* Your objective: Which lines hold the word "scene"? Show each of them.

* Source material:
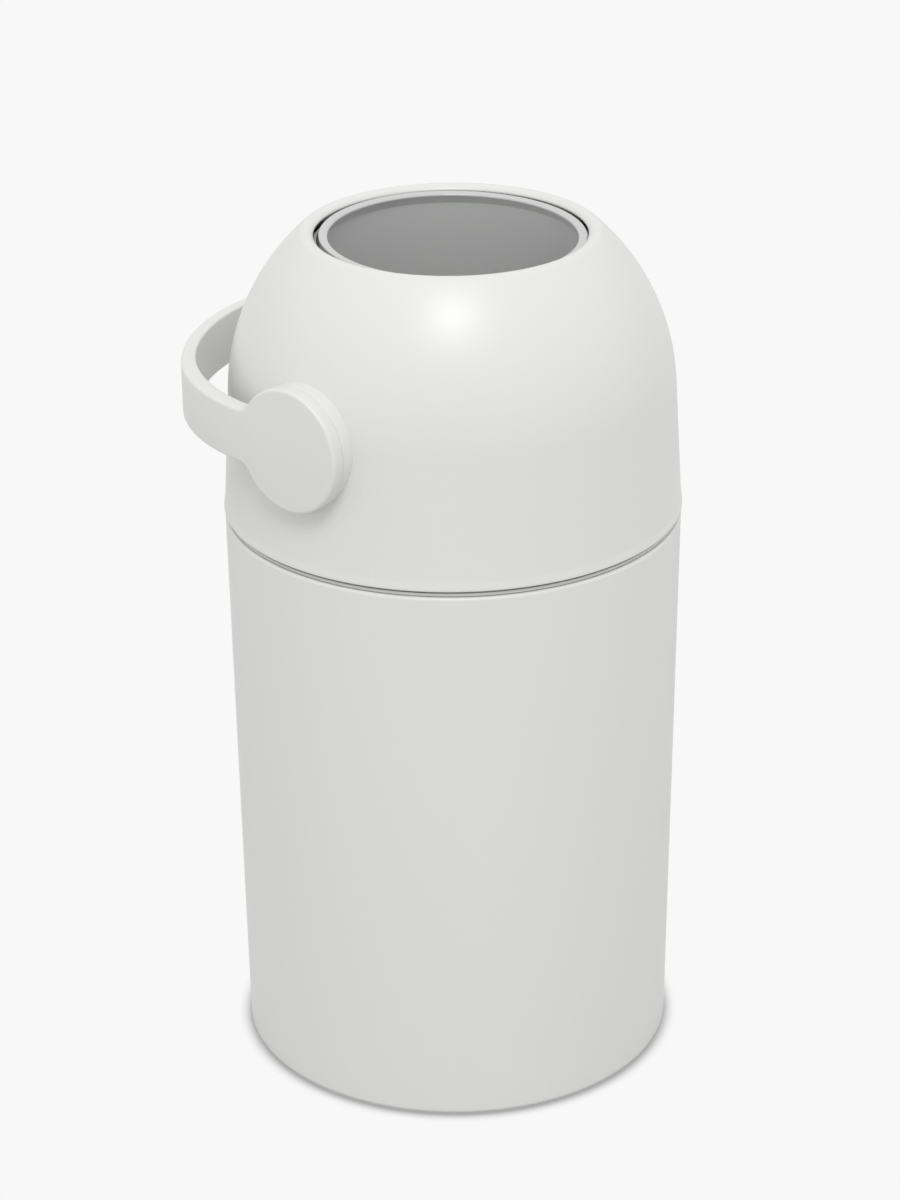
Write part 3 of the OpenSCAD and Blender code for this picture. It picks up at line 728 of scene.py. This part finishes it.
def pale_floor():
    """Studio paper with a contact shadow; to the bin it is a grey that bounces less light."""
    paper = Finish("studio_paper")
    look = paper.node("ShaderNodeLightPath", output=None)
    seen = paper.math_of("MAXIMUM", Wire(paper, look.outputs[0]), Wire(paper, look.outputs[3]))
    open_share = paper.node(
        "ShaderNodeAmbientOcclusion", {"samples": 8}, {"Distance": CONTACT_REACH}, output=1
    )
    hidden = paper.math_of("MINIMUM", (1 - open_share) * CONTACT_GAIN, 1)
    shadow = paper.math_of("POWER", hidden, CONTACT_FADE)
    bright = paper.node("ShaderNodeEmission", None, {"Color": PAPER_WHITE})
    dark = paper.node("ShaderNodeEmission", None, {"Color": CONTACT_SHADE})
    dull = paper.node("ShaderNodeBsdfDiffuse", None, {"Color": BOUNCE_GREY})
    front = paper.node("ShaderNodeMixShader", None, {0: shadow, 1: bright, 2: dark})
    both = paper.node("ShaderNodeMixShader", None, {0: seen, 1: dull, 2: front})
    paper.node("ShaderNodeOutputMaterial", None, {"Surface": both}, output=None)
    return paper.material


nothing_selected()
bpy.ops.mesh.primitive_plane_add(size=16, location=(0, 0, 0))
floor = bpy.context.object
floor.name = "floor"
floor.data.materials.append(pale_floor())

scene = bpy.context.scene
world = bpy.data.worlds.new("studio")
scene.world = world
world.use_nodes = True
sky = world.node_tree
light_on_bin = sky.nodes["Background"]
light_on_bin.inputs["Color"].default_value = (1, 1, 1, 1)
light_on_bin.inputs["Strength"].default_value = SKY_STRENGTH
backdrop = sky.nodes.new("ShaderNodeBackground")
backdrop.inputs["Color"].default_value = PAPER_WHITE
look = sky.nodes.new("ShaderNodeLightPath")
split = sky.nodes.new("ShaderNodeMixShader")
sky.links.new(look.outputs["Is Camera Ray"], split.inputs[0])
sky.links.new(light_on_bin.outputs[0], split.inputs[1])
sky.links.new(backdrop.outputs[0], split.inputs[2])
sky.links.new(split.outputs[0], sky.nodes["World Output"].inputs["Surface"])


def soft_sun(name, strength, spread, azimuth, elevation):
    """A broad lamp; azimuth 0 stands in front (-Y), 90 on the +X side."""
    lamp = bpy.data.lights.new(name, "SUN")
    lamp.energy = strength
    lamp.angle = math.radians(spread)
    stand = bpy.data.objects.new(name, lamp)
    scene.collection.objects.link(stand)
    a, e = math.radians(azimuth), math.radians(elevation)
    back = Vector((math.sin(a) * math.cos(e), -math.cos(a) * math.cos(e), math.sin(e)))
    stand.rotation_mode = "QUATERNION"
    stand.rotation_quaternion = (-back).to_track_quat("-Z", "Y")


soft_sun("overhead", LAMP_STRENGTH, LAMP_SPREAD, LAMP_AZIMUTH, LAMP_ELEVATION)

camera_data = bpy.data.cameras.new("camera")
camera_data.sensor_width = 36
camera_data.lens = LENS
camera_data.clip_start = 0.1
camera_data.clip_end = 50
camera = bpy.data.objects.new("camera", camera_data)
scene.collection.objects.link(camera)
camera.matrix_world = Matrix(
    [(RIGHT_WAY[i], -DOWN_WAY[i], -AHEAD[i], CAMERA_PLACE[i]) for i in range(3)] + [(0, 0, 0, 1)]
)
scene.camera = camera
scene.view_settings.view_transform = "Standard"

* Task response:
Write part 3 of the OpenSCAD and Blender code for this picture. It picks up at line 728 of scene.py. This part finishes it.
scene = bpy.context.scene
scene.world = world
    scene.collection.objects.link(stand)
scene.collection.objects.link(camera)
scene.camera = camera
scene.view_settings.view_transform = "Standard"